15 October 2012, 11:00 | Written by The Line of Best Fit

“I remember we were sitting there with our beers wondering what the fuck was happening.” Rudy Tambala, one-half of the seminal shoegaze pioneers A.R. Kane, recounts the band’s signing to 4AD in 1987. “How could we actually be on this label because we wanted to be? We had no background, we were hardly even musicians! It was really cool. They were a fantastic, fantastic label to be with at the time. They were really at their peak.”

Oft described as one of the most under-recognised bands of their era, A.R. Kane’s intoxicating blend of reverb drenched feedback and woozy dream-like melodies was underpinned by an undeniable dub influence. Releasing their first single ‘When You’re Sad’ on One Little Indian in 1986, its follow-up ‘Lollita’ was released by indie giant 4AD before the duo signed an album deal with Rough Trade. With constant playful experimentation over three albums they continually evolved through rock, indie, pop, dub, hip-hop and many other styles well into the 90s. One Little Indian are set to release The Complete Singles Collection compilation which spans A.R.Kane’s entire career including the Robin Guthrie produced ‘Lollita’ which you can stream in full below.

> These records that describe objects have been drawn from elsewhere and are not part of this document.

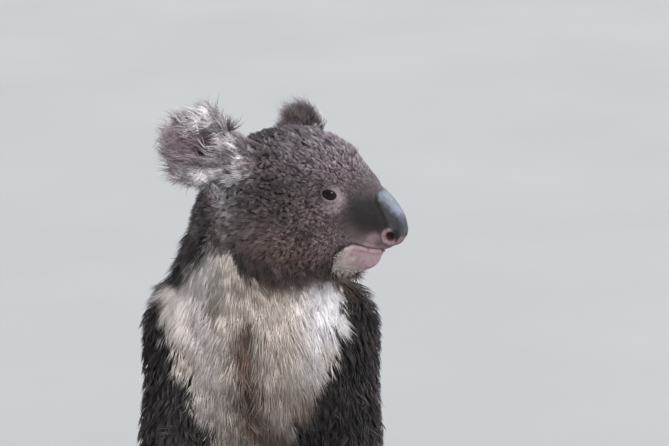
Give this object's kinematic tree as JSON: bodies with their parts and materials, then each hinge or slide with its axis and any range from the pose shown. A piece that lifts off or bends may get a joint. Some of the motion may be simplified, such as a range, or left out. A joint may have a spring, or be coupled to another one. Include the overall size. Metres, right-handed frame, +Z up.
{
  "type": "koala",
  "caption": "Adult koala sitting upright on its rump, forepaws on the floor between its feet, head turned to its left, with a cream bib and fringed ears.",
  "frame": {"origin": "on the floor, under the middle of the box around the whole animal", "axes": "+Z up; the body faces -Y; +X is the animal's own left, towards which its head is turned"},
  "size_m": [0.4366, 0.4002, 0.5438],
  "materials": {
    "fur_dark": "woolly dark grey-brown coat",
    "fur_pale": "long cream coat of the bib, dark on the back",
    "fur_ear": "long grey and white fringe",
    "fur_limb": "short dark grey-brown coat",
    "eye": "wet gloss",
    "claw": "dull horn"
  },
  "bodies": {
    "root": {"claw_foot_L_2": "claw", "claw_foot_L_3": "claw", "claw_foot_L_4": "claw", "claw_foot_L_5": "claw", "claw_foot_R_2": "claw", "claw_foot_R_3": "claw", "claw_foot_R_4": "claw", "claw_foot_R_5": "claw", "claw_hand_L_1": "claw", "claw_hand_L_2": "claw", "claw_hand_L_3": "claw", "claw_hand_L_4": "claw", "claw_hand_L_5": "claw", "claw_hand_R_1": "claw", "claw_hand_R_2": "claw", "claw_hand_R_3": "claw", "claw_hand_R_4": "claw", "claw_hand_R_5": "claw", "ear_L": "fur_ear", "ear_R": "fur_ear", "eye_L": "eye", "eye_R": "eye", "foot_L": "fur_limb", "foot_R": "fur_limb", "forearm_L": "fur_limb", "forearm_R": "fur_limb", "hand_L": "fur_limb", "hand_R": "fur_limb", "head": "fur_dark", "neck": "fur_dark", "shin_L": "fur_limb", "shin_R": "fur_limb", "thigh_L": "fur_limb", "thigh_R": "fur_limb", "trunk": "fur_pale", "upper_arm_L": "fur_limb", "upper_arm_R": "fur_limb"}
  },
  "joints": []
}
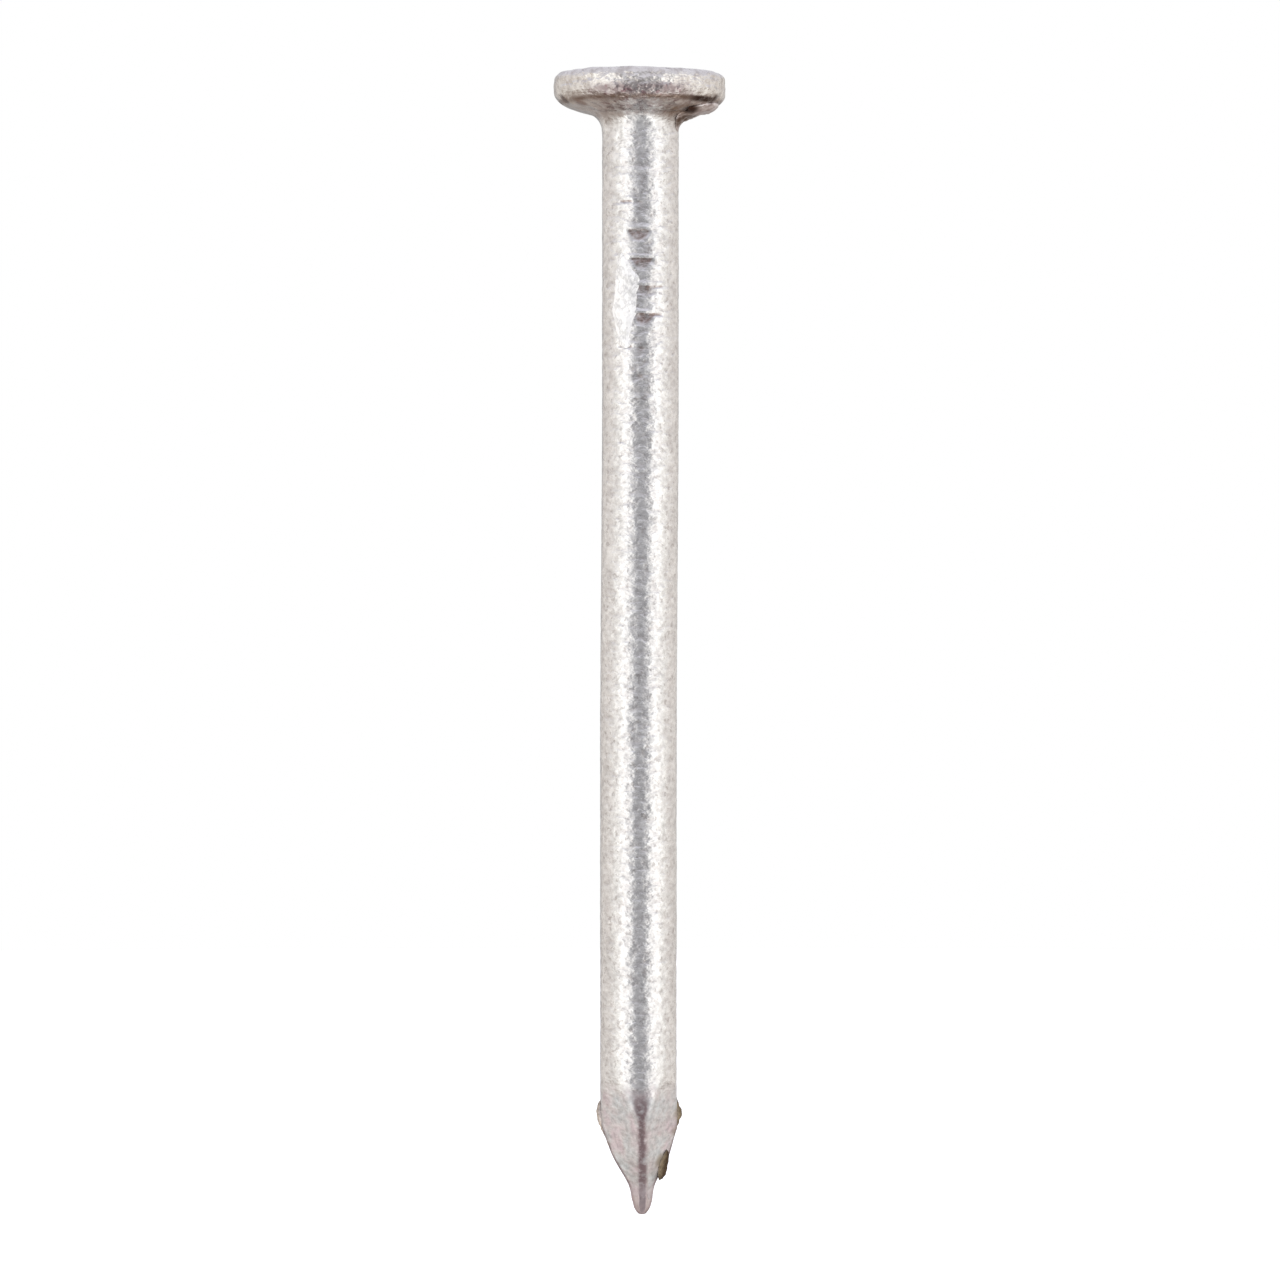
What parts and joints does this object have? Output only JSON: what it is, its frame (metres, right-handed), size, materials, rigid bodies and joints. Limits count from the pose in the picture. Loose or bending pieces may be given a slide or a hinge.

The Complete Singles Collection is available through the One Little Indian store now and comes complete with in-depth liner notes and commentary from the duo. An excerpt of which features below, with Rudy Tambala recounting Robin Guthrie’s involvement with the recordings.

We went to Robin and he was the other kind of producer, the kind who has a sound and is going to give you that sound and who knows better than you what your songs are about. It was hard to take that but we trusted him wholeheartedly and he was like a genius at the time. He was out there. No one else sounded like him, no one else even knew how to make a song sound the way that he made it sound. This big kind of spacey thing and it was perfect for that song. It had really quite gentle bits and then an explosion of noise and then it could be really quiet, gentle and soft.

He had the sound but also, he was a really good musician and he made us perform in a way that we had never had to perform before. He made us play in time properly and really work. He’d say “No, that’s not good enough, do it again” over and over until you’re almost crying and your fingers are bleeding until you got that solo, or that little riff bang on. He’s a perfectionist. That’s hard but when you listen to their music and you listen to all these other kind of shoegazing, dreampop bands that are out now and you listen to the Cocteau Twins – oh my god! – its worlds apart. A completely different world, a different order. They can’t aspire to that because they don’t have the same level of perfection. So that’s what he brought to the table. A level of professionalism and a sound that no one else had.